Lunar specialists say it will be a blue moon, or the second full moon of the month. But at the same time, they say, it will also be a red moon. It will give us a lunar eclipse. And if that were not enough, it will also be a supermoon.
And to make those events geometrically and astronomically possible, it will also be a full moon.
By now, many of us are familiar with each of those celestial ornaments and descriptions. But seldom do we have a chance to experience them all together.
A blue moon is essentially metaphorical, not some visual characteristic. But calling Wednesday's full moon a red moon recognizes that the moon is, indeed, expected to be tinged with red.
In a lunar eclipse, rays of red light pass through the Earth's atmosphere to reach the surface of the moon. On Wednesday, specialists say, those in the Washington, D.C., area will be able to see a partial lunar eclipse starting at 5:51 a.m. and continuing until the moon sets in the west about 7:15 a.m.
We have come to apply the term supermoon to one that is full but that looks bigger and brighter than the normal full moon, which occurs about once a month.
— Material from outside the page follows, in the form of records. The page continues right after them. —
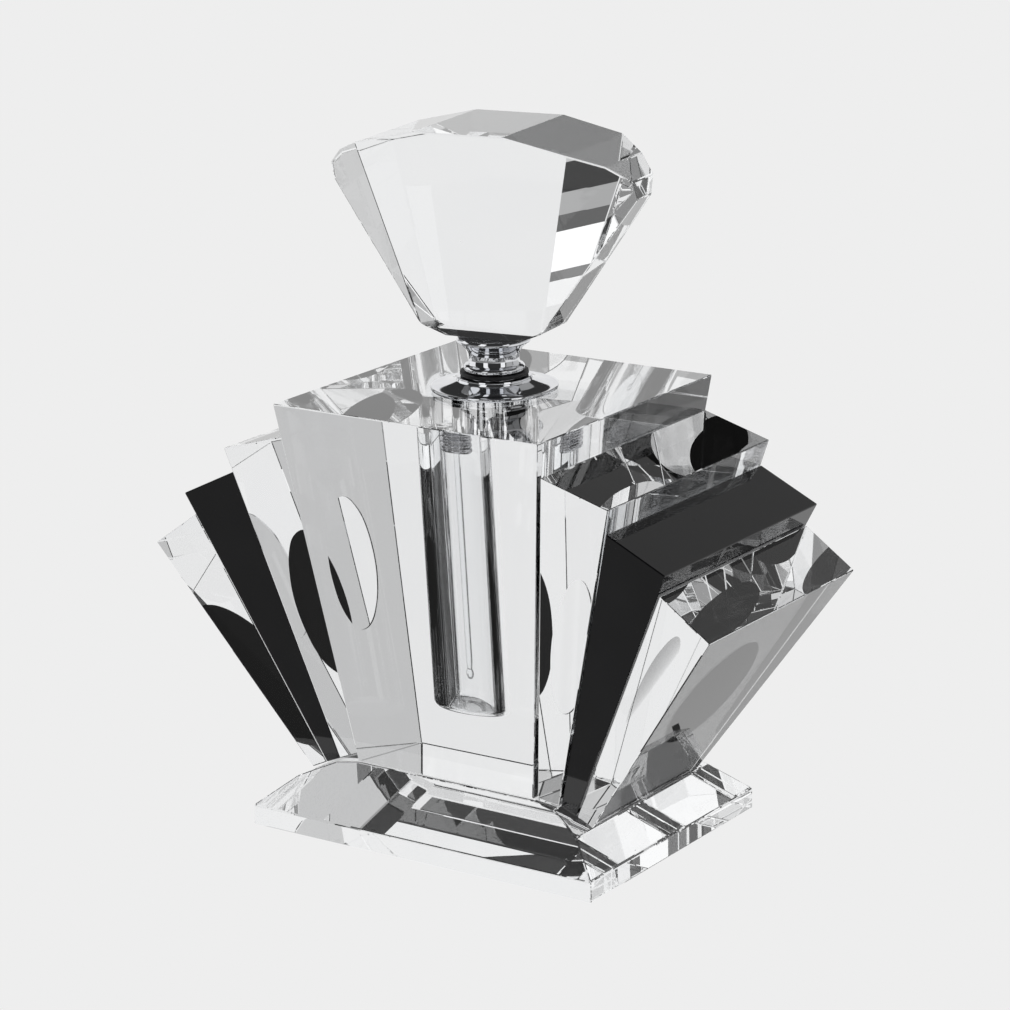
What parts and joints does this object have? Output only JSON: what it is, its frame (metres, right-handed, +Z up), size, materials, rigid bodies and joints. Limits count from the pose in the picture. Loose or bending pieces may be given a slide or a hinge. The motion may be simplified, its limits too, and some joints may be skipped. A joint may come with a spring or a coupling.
{
  "type": "perfume dabber bottle",
  "caption": "Fan-shaped cut crystal perfume bottle on a hipped plinth, clear and black side fins, chrome collar, and a faceted screw stopper carrying a glass dabber rod.",
  "frame": {"origin": "centre of the plinth's underside, on the axis of the neck and dabber", "axes": "+Z up the neck axis, +X to the bottle's right along the fan, -Y out of the broad front face"},
  "size_m": [0.1446, 0.0692, 0.1571],
  "materials": {
    "plinth_crystal": "polished clear lead-free crystal",
    "block_crystal": "polished clear lead-free crystal",
    "fin_crystal": "polished clear lead-free crystal",
    "stopper_crystal": "polished clear lead-free crystal",
    "rod_glass": "fire-polished clear glass rod",
    "black_crystal": "opaque black crystal, polished",
    "collar_chrome": "bright chrome plate on turned brass",
    "ferrule_chrome": "bright chrome plate on turned brass",
    "socket_metal": "chrome plate, ridged",
    "plug_metal": "chrome plate, ridged",
    "gasket": "soft black sealing rubber",
    "sleeve_poly": "natural white polyethylene"
  },
  "bodies": {
    "bottle": {"base_plinth": "plinth_crystal", "bottle_block": "block_crystal", "fin_clear_inner_left": "fin_crystal", "fin_clear_inner_right": "fin_crystal", "fin_black_left": "black_crystal", "fin_black_right": "black_crystal", "fin_clear_outer_left": "fin_crystal", "fin_clear_outer_right": "fin_crystal", "collar_disc": "collar_chrome", "neck_socket": "socket_metal"},
    "washer": {"sealing_washer": "gasket"},
    "stopper": {"stopper_ferrule": "ferrule_chrome", "screw_plug": "plug_metal", "dabber_sleeve": "sleeve_poly", "dabber_rod": "rod_glass", "crystal_stopper": "stopper_crystal"}
  },
  "joints": [
    {"name": "stopper_lift", "type": "slide", "parent": "bottle", "child": "washer", "axis": [0, 0, 1], "range_m": [0, 0.075]},
    {"name": "stopper_turn", "type": "hinge", "parent": "washer", "child": "stopper", "pos_m": [0, 0, 0.1025], "axis": [0, 0, 1], "range_deg": [0, 900]}
  ]
}
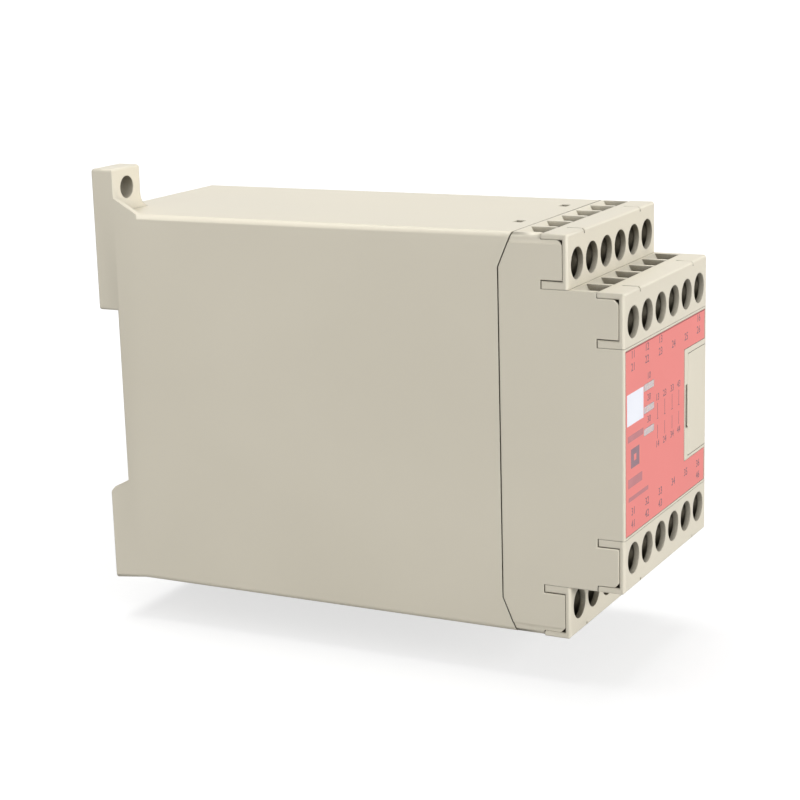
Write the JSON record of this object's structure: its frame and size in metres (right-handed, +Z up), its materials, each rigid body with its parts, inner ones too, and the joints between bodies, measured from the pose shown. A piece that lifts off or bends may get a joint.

It looks bigger and brighter because it happens to be full at just about the time it makes its closest approach on a given monthly orbit.
Essentially, as it travels around the Earth each month, the moon reaches points where its distance from the Earth is the greatest and where its distance is the least.
This characterizes an orbit that is not a circle, which would always keep it at the same distance from Earth. Instead, the moon traces out a geometric figure known as an ellipse.